* [What the task requires]
Exactly the lines from the one containing "Recreate this object" through the end of the data below are to be reproduced, and nothing besides them.

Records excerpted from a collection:
============================================================

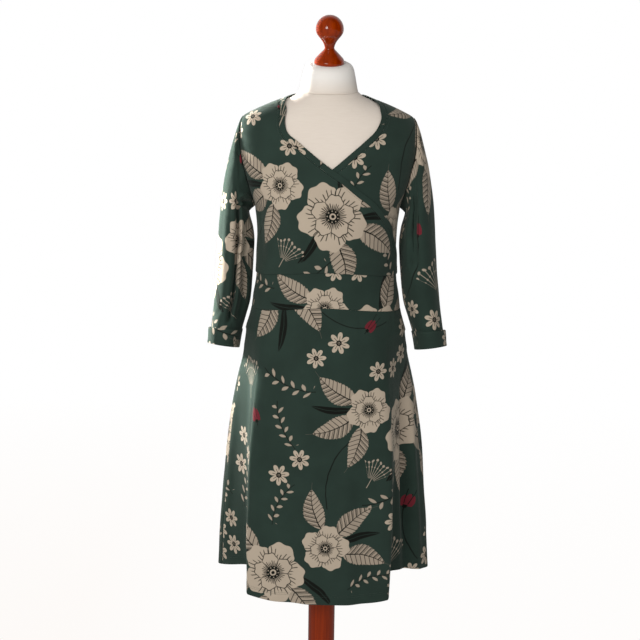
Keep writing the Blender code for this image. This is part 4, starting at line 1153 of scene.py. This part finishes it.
def stitch_tree():
    """Geometry nodes that sew a row of stitches along a line of points."""
    tree = bpy.data.node_groups.new("Row of stitches", "GeometryNodeTree")
    kinds = {"Line": "Geometry", **dict.fromkeys(STITCH_SIZES, "Float"), "Thread": "Material"}
    for name, kind in kinds.items():
        tree.interface.new_socket(name, in_out="INPUT", socket_type="NodeSocket" + kind)
    tree.interface.new_socket("Stitches", in_out="OUTPUT", socket_type="NodeSocketGeometry")
    given = add(tree, "NodeGroupInput").outputs
    curve = add(tree, "GeometryNodeMeshToCurve", {0: given["Line"]}).outputs[0]
    spaced = {"Curve": curve, "Length": given["Pitch"]}
    spots = add(tree, "GeometryNodeResampleCurve", spaced, mode="LENGTH").outputs[0]
    ball = add(tree, "GeometryNodeMeshUVSphere", {"Segments": 6, "Rings": 4, "Radius": 0.5}).outputs[0]
    length, width = given["Stitch length"], given["Thread width"]
    size = add(tree, "ShaderNodeCombineXYZ", {0: length, 1: width, 2: width}).outputs[0]
    tangent = add(tree, "GeometryNodeInputTangent").outputs[0]
    heading = add(tree, "FunctionNodeAlignRotationToVector", {"Vector": tangent}, axis="X").outputs[0]
    inputs = {"Points": spots, "Instance": ball, "Rotation": heading, "Scale": size}
    sewn_on = add(tree, "GeometryNodeInstanceOnPoints", inputs).outputs[0]
    real = add(tree, "GeometryNodeRealizeInstances", {0: sewn_on}).outputs[0]
    coloured = add(tree, "GeometryNodeSetMaterial", {"Geometry": real, "Material": given["Thread"]})
    add(tree, "NodeGroupOutput", {0: coloured.outputs[0]})
    return tree


STITCHES = stitch_tree()


def stitch_rows(name, lines):
    """The stitches along several lines of points, as one mesh."""
    points = [tuple(point) for line in lines for point in line]
    edges, first = [], 0
    for line in lines:
        edges += [(k, k + 1) for k in range(first, first + len(line) - 1)]
        first += len(line)
    mesh = bpy.data.meshes.new(name)
    mesh.from_pydata(points, edges, [])
    line = finished(name + "_line", mesh, SEWING_THREAD)
    sewing = line.modifiers.new("Row of stitches", "NODES")
    sewing.node_group = STITCHES
    inputs = {**STITCH_SIZES, "Thread": SEWING_THREAD}
    for socket in STITCHES.interface.items_tree:
        if socket.name in inputs:
            sewing[socket.identifier] = inputs[socket.name]
    bpy.context.view_layer.update()
    seen = line.evaluated_get(bpy.context.evaluated_depsgraph_get())
    made = bpy.data.meshes.new_from_object(seen)
    bpy.data.objects.remove(line)
    return ridden(name, made, SEWING_THREAD, "printed_jersey")


def along_face(name, gap, edge):
    """The line on a piece's outer face at a distance from one of its edges."""
    base, out = WRAPPED[name][:2]
    gaps = from_edges(base)[edge]
    if edge in (FOOT, TOP):
        gaps, base, out = gaps.T, base.transpose(1, 0, 2), out.transpose(1, 0, 2)
    if edge in (TOP, RIGHT):
        gaps, base, out = gaps[:, ::-1], base[:, ::-1], out[:, ::-1]
    face = base + out * (CLOTH + THREAD_SHOWS)
    return np.array([[np.interp(gap, row, part) for part in spots.T] for row, spots in zip(gaps, face)])


hems = [along_face(name, gap, FOOT) for name in ("skirt_front", "skirt_back") for gap in HEM_ROWS]
necklines = [
    along_face("bodice_front_over", NECK_ROW, RIGHT)[14:],
    along_face("bodice_front_under", NECK_ROW, LEFT)[40:],
    along_face("bodice_back", NECK_ROW, TOP)[28:-28],
]
SEWN_ON = {
    "skirt_front": stitch_rows("hem_stitches", hems),
    "bodice_front_over": stitch_rows("neckline_stitches", necklines),
    "cuff_right": stitch_rows("cuff_right_stitches", [along_face("cuff_right", CUFF_ROW, TOP)]),
    "cuff_left": stitch_rows("cuff_left_stitches", [along_face("cuff_left", CUFF_ROW, TOP)]),
}

# ---------------------------------------------------------------- the stand

AROUND = np.arange(96) * 360.0 / 96
PROFILE_STEPS = 6  # between two points of a turned profile
BEVEL = 0.002
FOOT_INSET = 0.012
SEAM_TUCK = 0.0010  # the form's cover turns in this much more along the neck's seam
TILT_STARTS = 1.340  # up to here the torso's sections are level


def form_point(turn, height, slope):
    """The form's surface where it meets a plane that rises by slope towards the back."""
    y = 0.0
    for _ in range(12):
        radius = reach(FORM, turn, height + slope * y)
        y = -radius * np.cos(np.radians(turn))
    return about_pole(radius, turn, height + slope * y)


def form_ring(height, slope, inset=FORM_CLEARANCE, level=True):
    """A ring of the form, set in from the cloth: kept in its plane, or along the surface's facing."""
    here = form_point(AROUND, height, slope)
    if level:
        flat = here[:, :2] * (1 - inset / np.hypot(here[:, 0], here[:, 1]))[:, None]
        return np.concatenate([flat, height + slope * flat[:, 1:]], 1)
    return here - facing(partial(form_point, slope=slope), AROUND, height, 0.5, 0.0005) * inset


def stack(name, rings, material, slot):
    """A closed solid through rings of points, the lowest first, each running anticlockwise from above."""
    rings = np.array(rings)
    rows, count = rings.shape[:2]
    place = np.arange(rows * count).reshape(rows, count)
    after = np.roll(place, -1, 1)
    squares = squares_of(place, after)
    caps = [(after[0, k], place[0, k], rows * count) for k in range(count)]
    caps += [(place[-1, k], after[-1, k], rows * count + 1) for k in range(count)]
    points = np.concatenate([rings.reshape(-1, 3), rings[[0, -1]].mean(1)])
    mesh = solid(name, points, squares.tolist() + [tuple(map(int, cap)) for cap in caps], 35)
    return ridden(name + "_shown", mesh, material, slot, name)


def turned(name, profile, foot, slope=0.0):
    """A solid turned about the pole's axis, or about one that leans to stand square on a slope at its foot.

    Its profile is drawn as a smooth line through its points.
    """
    path = travelled(np.transpose(profile))
    last = len(path) - 1
    steps = np.interp(np.linspace(0, last, PROFILE_STEPS * last + 1), range(last + 1), path)
    radius, height = (smooth(path, part, steps)[:, None] for part in profile)
    x, y, z = np.moveaxis(about_pole(radius, AROUND, height), -1, 0)
    cosine, sine = math.cos(math.atan(slope)), math.sin(math.atan(slope))
    rings = joined(x, y * cosine - z * sine, foot + y * sine + z * cosine)
    stack(name, rings, STAINED_WOOD, "stained_wood")


def torso():
    """The torso, whose sections tilt more and more towards the neck's sloping seam."""
    rings = [form_ring(TORSO_FOOT, 0.0, FOOT_INSET)]
    for height in np.linspace(0.823, 1.474, 66):
        slope = NECK_SEAM_SLOPE * float(ease((height - TILT_STARTS) / (NECK_SEAM - TILT_STARTS)))
        rings.append(form_ring(height, slope, level=False))
    rings.append(form_ring(NECK_SEAM - 0.0012, NECK_SEAM_SLOPE))
    rings.append(form_ring(NECK_SEAM, NECK_SEAM_SLOPE, FORM_CLEARANCE + SEAM_TUCK))
    stack("form_torso", rings, FORM_COVER, "form_cover")


def neck():
    """The neck, whose sections tilt more and more towards its sloping top."""
    foot = NECK_SEAM + SEAM_GAP * 1.2
    rings = []
    for height in (foot, *np.linspace(foot + 0.0012, NECK_TOP, 34)):
        share = float(ease((height - foot) / (NECK_TOP - foot)))
        tuck = SEAM_TUCK if height == foot else 0.0
        ring = form_ring(height, NECK_SEAM_SLOPE * (1 - share), FORM_CLEARANCE + tuck)
        ring[:, 2] = height + mix(NECK_SEAM_SLOPE, NECK_TOP_SLOPE, share) * ring[:, 1]
        rings.append(ring)
    stack("form_neck", rings, FORM_COVER, "form_cover")


def finial():
    """The turned foot and neck of the finial, and the ball above them."""
    angles = np.radians(np.linspace(-2.0, 86.0, 8))
    radius, height = FINIAL_BALL_RADIUS * np.cos(angles), FINIAL_BALL_RADIUS * np.sin(angles)
    height += FINIAL_HEIGHT - FINIAL_BALL_RADIUS
    profile = np.append(FINIAL, [radius, height], 1)
    turned("finial", profile, NECK_TOP + SEAM_GAP * 1.1, NECK_TOP_SLOPE)


def pole():
    boss_top = BASE.height[-1]
    top = TORSO_FOOT - boss_top - 2 * SEAM_GAP
    radius = POLE_RADIUS - np.array([BEVEL, 0.0, 0.0, BEVEL])
    turned("pole", [radius, np.array([0.0, BEVEL, top - BEVEL, top])], boss_top + SEAM_GAP)


torso()
neck()
finial()
pole()
turned("base", BASE, 0.0)

# ---------------------------------------------------------------- floor, light and camera

LENS_MM, SENSOR_MM = 60.36, 36.0
CAMERA_SPOT = (-0.0116, -2.1558, 1.4586)
CAMERA_LOOKS_DOWN, CAMERA_LEANS = 11.5, 0.75


def floor():
    mesh = bpy.data.meshes.new("floor")
    corners = [(-9.0, -9.0, 0.0), (9.0, -9.0, 0.0), (9.0, 9.0, 0.0), (-9.0, 9.0, 0.0)]
    mesh.from_pydata(corners, [], [(0, 1, 2, 3)])
    finished("floor", mesh, PALE_FLOOR)


def soft_light(name, spot, aim, size, power, colour, shines_back=True, cone=180.0):
    light = bpy.data.lights.new(name, "AREA")
    light.shape, light.size, light.energy, light.color = "DISK", size, power, colour
    light.spread = math.radians(cone)
    made = placed_in_scene(name, light)
    made.location = spot
    made.visible_glossy = shines_back
    made.rotation_euler = (Vector(aim) - Vector(spot)).to_track_quat("-Z", "Y").to_euler()


def studio():
    world = bpy.data.worlds.new("studio")
    world.use_nodes = True
    tree = world.node_tree
    tree.nodes.clear()
    path = add(tree, "ShaderNodeLightPath").outputs
    heading = add(tree, "ShaderNodeTexCoord").outputs["Generated"]
    x, y = add(tree, "ShaderNodeSeparateXYZ", {0: heading}).outputs[:2]
    # The sweep behind is white in reflections, and the room in front is dark, more so on the right.
    steps = """
        sweep = 0.05 + 0.85 * least(most(y * 2.0, 0.0), 1.0) - 0.38
        room = 0.38 - 0.20 * most(x, 0.0)
        strength = most(room, seen) + mirrored * sweep
    """
    known = {"seen": path["Is Camera Ray"], "mirrored": path["Is Glossy Ray"], "x": x, "y": y}
    strength = worked_out(tree, steps, **known)["strength"]
    light = add(tree, "ShaderNodeBackground", {"Color": "#ffffff", "Strength": strength})
    add(tree, "ShaderNodeOutputWorld", {"Surface": light.outputs[0]})
    bpy.context.scene.world = world
    soft_light("front_key", (-1.2, -2.6, 1.9), (0.0, 0.0, 1.2), 1.1, 34.0, (1.0, 0.985, 0.96))
    soft_light("front_fill", (0.25, -2.9, 1.7), (0.0, 0.0, 1.05), 1.6, 14.5, (1.0, 0.98, 0.95), False)
    soft_light("left_rim", (-2.0, 1.5, 1.7), (-0.24, 0.0, 1.24), 0.7, 14.0, (1.0, 0.99, 0.97), False, 24.0)
    bpy.context.scene.view_settings.view_transform = "Standard"


def camera():
    lens = bpy.data.cameras.new("camera")
    lens.lens, lens.sensor_width = LENS_MM, SENSOR_MM
    made = placed_in_scene("camera", lens)
    look_down = Matrix.Rotation(math.radians(90.0 - CAMERA_LOOKS_DOWN), 4, "X")
    lean = Matrix.Rotation(math.radians(CAMERA_LEANS), 4, "Z")
    made.matrix_world = Matrix.Translation(CAMERA_SPOT) @ look_down @ lean
    bpy.context.scene.camera = made


floor()
studio()
camera()
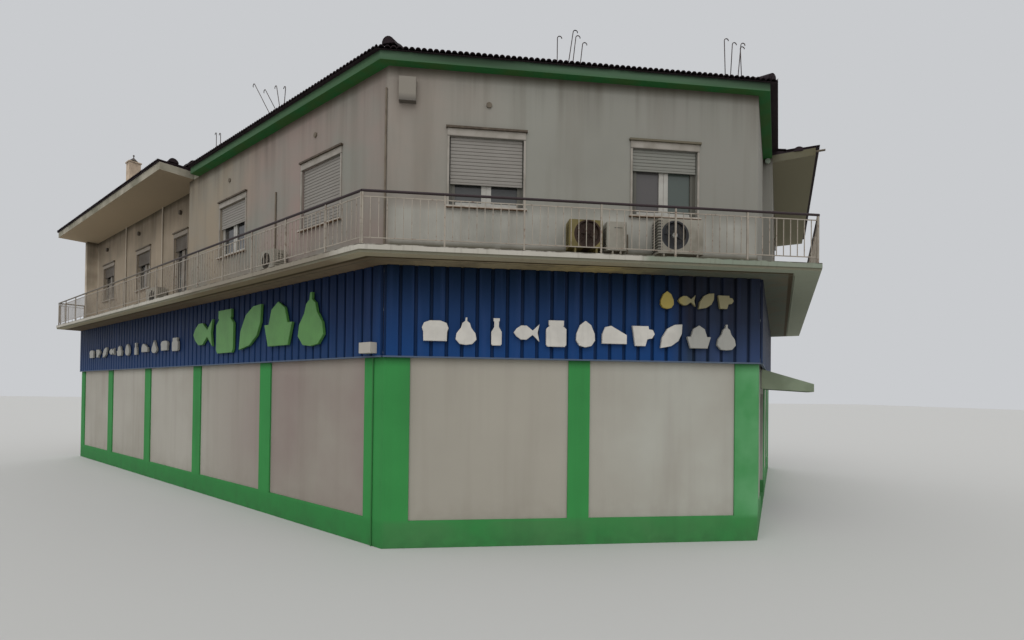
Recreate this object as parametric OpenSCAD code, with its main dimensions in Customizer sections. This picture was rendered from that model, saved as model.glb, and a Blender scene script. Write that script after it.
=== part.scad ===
// Corner shop building of two storeys: a boarded shop under a corrugated
// sign band, a balcony all along the streets and a dwelling under a hip roof.
// The front face lies along X and looks towards -Y; the street faces leave
// its two corners at blunt angles.

/* [Plan] */
// Width of the front face between its two corners
front_w = 6640; // [6000:20:7400]
// Direction of the left street face, counted from +X
left_angle = 136; // [128:1:144]
// Inner angle between the front face and the right street face
right_angle = 124; // [118:1:132]
// Length of the left street face
left_len = 17900; // [17500:50:18400]
// Length of the right street face
right_len = 10500; // [9800:50:11500]
// Length of the upper block on the left street
block_left = 8200; // [7900:20:8500]
// Where the eave of the left wing begins
eave_left_at = 7930; // [7800:10:8100]
// Where the green cornice ends on the left street
cornice_end = 7600; // [7500:10:7800]
// Length of the upper block on the right street
block_right = 2890; // [2700:10:3200]
// Set-back of the upper wall on the left street, past the block
wing_recess = 320; // [300:10:500]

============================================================

* [Final result]
Recreate this object as parametric OpenSCAD code, with its main dimensions in Customizer sections. This picture was rendered from that model, saved as model.glb, and a Blender scene script. Write that script after it.
=== part.scad ===
// Corner shop building of two storeys: a boarded shop under a corrugated
// sign band, a balcony all along the streets and a dwelling under a hip roof.
// The front face lies along X and looks towards -Y; the street faces leave
// its two corners at blunt angles.

/* [Plan] */
// Width of the front face between its two corners
front_w = 6640; // [6000:20:7400]
// Direction of the left street face, counted from +X
left_angle = 136; // [128:1:144]
// Inner angle between the front face and the right street face
right_angle = 124; // [118:1:132]
// Length of the left street face
left_len = 17900; // [17500:50:18400]
// Length of the right street face
right_len = 10500; // [9800:50:11500]
// Length of the upper block on the left street
block_left = 8200; // [7900:20:8500]
// Where the eave of the left wing begins
eave_left_at = 7930; // [7800:10:8100]
// Where the green cornice ends on the left street
cornice_end = 7600; // [7500:10:7800]
// Length of the upper block on the right street
block_right = 2890; // [2700:10:3200]
// Set-back of the upper wall on the left street, past the block
wing_recess = 320; // [300:10:500]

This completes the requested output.